Well, recently, I had the opportunity to visit St. Louis. I didn’t see the Arch, I didn’t hear any live Blues, I didn’t catch a Cardinals game… but I made sure I tried an Imo’s Pizza. It had been so long since I had good thin crust pizza of the Eugene’s caliber that I was extremely excited! I had grown up eating a copy of Imo’s, right? Now I was going to get to try the original! After all, Imo’s claims to be “The Original St. Louis Style Pizza!”
I ordered the pizza from my hotel room and anxiously awaited the call announcing the delivery dude had arrived. When the call came in, I sprinted to the lobby and grabbed the wonderful-smelling treat.
I rushed back to my room, mouth watering, and threw the box open! The pizza that rested before me looked quite similar to the Eugene’s that I missed so dearly; square cut pieces, cracker-thin crust, loaded with toppings…
As I slid a piece between my lips and snapped into the crust, a wave of nostalgia swept over me. That was some good pizza. In fact… believe it or not… Imo’s is… is… almost as good as Eugene’s Pizza! Imo’s just didn’t have the zing of Eugene’s. Although I liked the smoky flavor of the Provel cheese, the stringy-chewy-deliciousness of Eugene’s mozzarella just can’t be touched by a processed cheese food. Eugene’s is KING!

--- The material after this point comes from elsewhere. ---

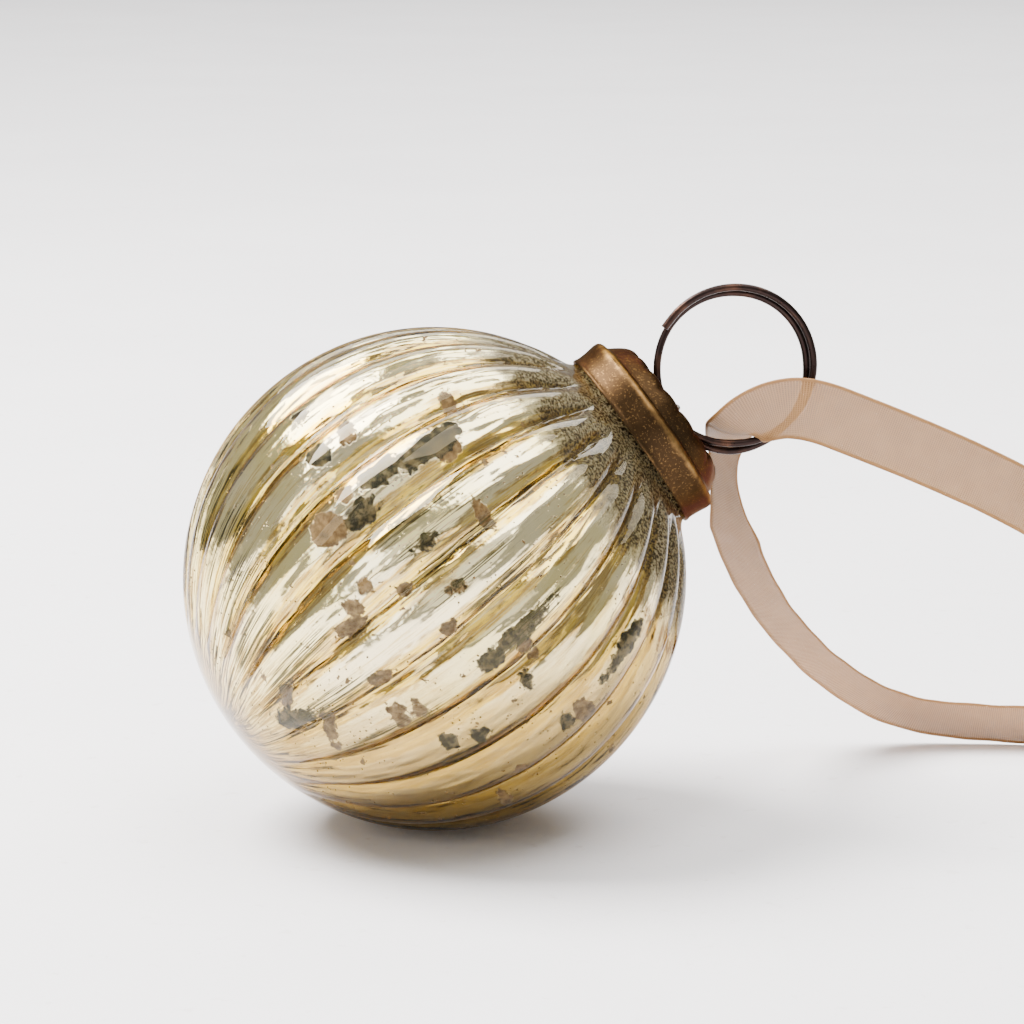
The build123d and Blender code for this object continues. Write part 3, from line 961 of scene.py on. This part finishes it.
# %% The aged bronze
def aged_bronze():
    material, tree, shader = finish_named("aged_bronze")
    here = place(tree)
    rubbed = stored(tree, "rubbed")
    grime = noise(tree, here, 420.0, 5.0, 0.65)
    patchy = noise(tree, here, 90.0, 3.0)
    fleck = between(tree, noise(tree, here, 3200.0, 3.0, 0.6), 0.56, 0.68)
    dark = mixed(tree, grime, colour(0.010, 0.006, 0.003), colour(0.055, 0.030, 0.013))
    dark = mixed(tree, between(tree, patchy, 0.45, 0.7), dark, colour(0.034, 0.020, 0.010))
    copper = mixed(tree, patchy, colour(0.20, 0.092, 0.030), colour(0.44, 0.265, 0.095))
    show = plus(tree, rubbed, centred(tree, grime, 0.9), centred(tree, patchy, 0.7))
    show = between(tree, show, 0.40, 1.05)
    show = calc(tree, "MAXIMUM", show, times(tree, fleck, 0.28))
    feed_all(tree, shader, {
        "Base Color": mixed(tree, show, dark, copper),
        "Metallic": scaled(tree, show, 0.08, 0.90),
        "Roughness": scaled(tree, grime, 0.30, 0.24),
        "Specular IOR Level": 0.2,
        "Specular Tint": colour(0.50, 0.38, 0.28),
        "Normal": bumped(tree, grime, 0.45, 0.00012)})
    return material


cap = pressed_cap(aged_bronze())
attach(cap, "cap")
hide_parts("cap")
print("cap", len(cap.data.polygons), "faces")

# %% [markdown]
# ## The hanger wire and the split ring
#
# The hanger is one springy wire: a small loop above the cap and two legs that press outwards
# inside the neck. The split ring is two flat turns of round wire, like a key ring. Wire is a
# round section carried along a path, so Geometry Nodes sweep it, and a spiral gives the ring.

# %% Wire finishes
def dark_wire(name, deep, bright, roughness):
    material, tree, shader = finish_named(name)
    here = place(tree)
    grime = noise(tree, here, 700.0, 4.0, 0.6)
    worn = between(tree, noise(tree, here, 170.0, 3.0), 0.48, 0.70)
    tone = mixed(tree, grime, colour(*deep), colour(*[c * 1.9 for c in deep]))
    feed_all(tree, shader, {
        "Base Color": mixed(tree, times(tree, worn, 0.6), tone, colour(*bright)),
        "Metallic": 0.9,
        "Roughness": scaled(tree, grime, 0.2, roughness),
        "Normal": bumped(tree, grime, 0.3, 0.00006)})
    return material


ring_finish = dark_wire("dark_copper", (0.014, 0.008, 0.007), (0.10, 0.045, 0.026), 0.20)
hanger_finish = dark_wire("hanger_steel", (0.16, 0.145, 0.12), (0.55, 0.50, 0.42), 0.28)

# %% Wire along a path
STEPS_ROUND = 20


def wire_tree():
    tree, given = tree_with("wire_along_a_path", Geometry=("Path",), Float=("Wire",),
                            Int=("Steps Round",), Material=("Material",))
    section = node(tree, "GeometryNodeCurvePrimitiveCircle", {
        "Resolution": given["Steps Round"], "Radius": times(tree, given["Wire"], 0.5)})
    sweep = node(tree, "GeometryNodeCurveToMesh", {
        "Curve": given["Path"], "Profile Curve": section.outputs[0], "Fill Caps": True})
    finished(tree, sweep.outputs[0], given["Material"])
    return tree


wire_along = wire_tree()

# %% [markdown]
# A real split ring is sprung: its two turns touch on their flat faces, but one has crept outwards
# and the other inwards. The first turn keeps the ring's size, and the second creeps inwards at the
# top and outwards at the bottom, where the ribbon pries the turns apart.

# %% The split ring
RING_WIRE = 0.00115
RING_RADIUS = 0.0123
RING_START = 150.0
RING_TRAVEL = 680.0
RING_STEP = 10.0
# degrees travelled, and how far the wire stands outside the ring's radius there, in millimetres
RING_CREEP = [(0, 0.22), (60, 0.05), (150, 0.0), (240, -0.75), (297, -0.25), (360, -0.45),
              (420, -0.90), (510, -0.85), (600, 0.65), (657, 0.25), (680, 0.15)]
RING_CENTRE = LOOP + AXIS * RING_RADIUS
RING_NORMAL = SWING.cross(AXIS).normalized()
# degrees round the ring start level and to the right, and grow towards the top
ring_right = (Vector((1, 0, 0)) - RING_NORMAL * RING_NORMAL.x).normalized()
ring_up = ring_right.cross(RING_NORMAL)
ring_up *= math.copysign(1.0, ring_up.z)
half_gap = RING_WIRE / 2 + 0.00001


def ring_point(travelled):
    angle = math.radians(RING_START - travelled)
    creep = np.interp(travelled, *zip(*RING_CREEP)) * MM
    cross_over = min(max((travelled - 310) / 70, 0.0), 1.0)
    side = half_gap * (2 * (3 * cross_over ** 2 - 2 * cross_over ** 3) - 1)
    reach = RING_RADIUS + creep
    return (RING_CENTRE + ring_right * (reach * math.cos(angle))
            + ring_up * (reach * math.sin(angle)) + RING_NORMAL * side)


ring_points = [ring_point(travelled) for travelled in np.arange(0, RING_TRAVEL + 1, RING_STEP)]
split_ring = cleaned(grown("split_ring_wire", wire_along, {
    "Wire": RING_WIRE, "Steps Round": STEPS_ROUND, "Material": ring_finish},
    on=nurbs_curve(ring_points, 5)))
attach(split_ring, "ring")
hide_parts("split_ring")
ring_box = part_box("split_ring")
print("ring", [round(c, 4) for c in np.ptp(corners_of(split_ring), axis=0)],
      "measured", [round(c, 4) for c in ring_box[1] - ring_box[0]])

# %% The hanger
LOOP_WIRE = 0.0009
# half of the wire's path, out from the loop's side, in millimetres above the rim
LOOP_REACH = 1.8
LOOP_HEIGHT = 7.2
HANGER_SIDE = [(LOOP_REACH, LOOP_HEIGHT), (1.72, 5.6), (1.9, 4.1), (4.2, 3.2), (7.2, 1.7), (9.8, -0.3),
               (11.2, -3.0), (11.35, -5.6), (10.8, -8.2), (10.25, -10.0)]


def hanger_path():
    """The wire's path: up one side, over the loop and down the other, in the ring's crosswise way."""
    arch = [(LOOP_REACH * math.cos(a), LOOP_HEIGHT + LOOP_REACH * math.sin(a))
            for a in np.linspace(0, math.pi, 9)[1:-1]]
    left = [(-x, z) for x, z in HANGER_SIDE]
    rim = CENTRE + AXIS * RIM_HEIGHT
    return [rim + RING_NORMAL * (x * MM) + AXIS * (z * MM) for x, z in HANGER_SIDE[::-1] + arch + left]


hanger = cleaned(grown("hanger_wire_loop", wire_along, {
    "Wire": LOOP_WIRE, "Steps Round": STEPS_ROUND, "Material": hanger_finish},
    on=nurbs_curve(hanger_path(), 8)))
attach(hanger, "hanger")
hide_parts("hanger_wire")
print("hanger", len(hanger.data.polygons), "faces")

# %% [markdown]
# ## Floor and light
#
# A pale plaster table top carries the ornament. A soft window light, high on the left and a
# little behind, gives the shine on the ribs and the shadow towards the front. A wide overhead
# light and a weak fill from the left soften it. A card in front is only there to be mirrored in
# the ball, and one more light brightens the far end of the table.

# %% Floor
def plaster():
    material, tree, shader = finish_named("pale_plaster")
    here = place(tree)
    cloud = noise(tree, here, 9.0, 4.0, 0.6)
    grit = noise(tree, here, 260.0, 4.0, 0.6)
    tone = mixed(tree, cloud, colour(0.80, 0.775, 0.79), colour(0.90, 0.88, 0.89))
    grains = times(tree, between(tree, grit, 0.62, 0.72), 0.25)
    feed_all(tree, shader, {
        "Base Color": mixed(tree, grains, tone, colour(0.55, 0.50, 0.47)),
        "Roughness": 0.75,
        "Normal": bumped(tree, grit, 0.2, 0.0004)})
    return material


FLOOR_REACH = 3.0
floor_corners = [(x * FLOOR_REACH, y * FLOOR_REACH, 0) for x, y in ((-1, -1), (1, -1), (1, 1), (-1, 1))]
floor = made("table_top", floor_corners, [(0, 1, 2, 3)], plaster())


# %% Lights
def soft_light(name, size, power, at, towards, tone=(1, 1, 1)):
    data = bpy.data.lights.new(name, "AREA")
    data.shape = "RECTANGLE"
    data.size, data.size_y = size
    data.energy = power
    data.color = tone
    light = in_scene(name, data)
    light.location = at
    light.rotation_euler = (Vector(towards) - Vector(at)).to_track_quat("-Z", "Y").to_euler()
    return light


soft_light("window", (0.70, 0.55), 49.0, (-0.54, 0.14, 0.94), CENTRE, (1.0, 0.985, 0.965))
soft_light("overhead", (1.3, 0.8), 20.0, (0.30, -0.15, 1.15), CENTRE)
soft_light("fill", (0.5, 0.6), 4.0, (-0.75, -0.85, 0.45), CENTRE, (0.97, 0.98, 1.0))
card = soft_light("reflected_card", (1.6, 1.2), 5.5, (0.1, -1.5, 0.85), CENTRE, (1.0, 0.985, 0.95))
card.visible_diffuse = False
soft_light("far_floor", (2.4, 1.2), 60.0, (0.0, 1.5, 1.5), (0.0, 1.9, 0.0))
world = bpy.data.worlds.new("studio")
bpy.context.scene.world = world
world.use_nodes = True
feed_all(world.node_tree, world.node_tree.nodes["Background"], {
    "Color": colour(0.88, 0.88, 0.84), "Strength": 0.58})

You know what I really found interesting? If you notice on the box from Imo’s, the “Original St Louis Style Pizza” has been around since 1964. If you check out Eugene’s website (from which you can order these pieces of art to your own home anywhere is the continental USA), you will notice that Eugene’s was established in Glasgow, MT in 1962?!? My research had led me to believe that Eugene’s copied Imo’s… but it looks like Eugene’s was in business before Imo’s! Maybe Imo’s isn’t the original St Louis style pizza… maybe Eugene’s is the original Glasgow, MT style pizza… and maybe, just maybe, Imo’s copied Eugene’s 🙂 YEAH… Glasgow, MT may be famous for a pizza style… it just has the wrong name!!!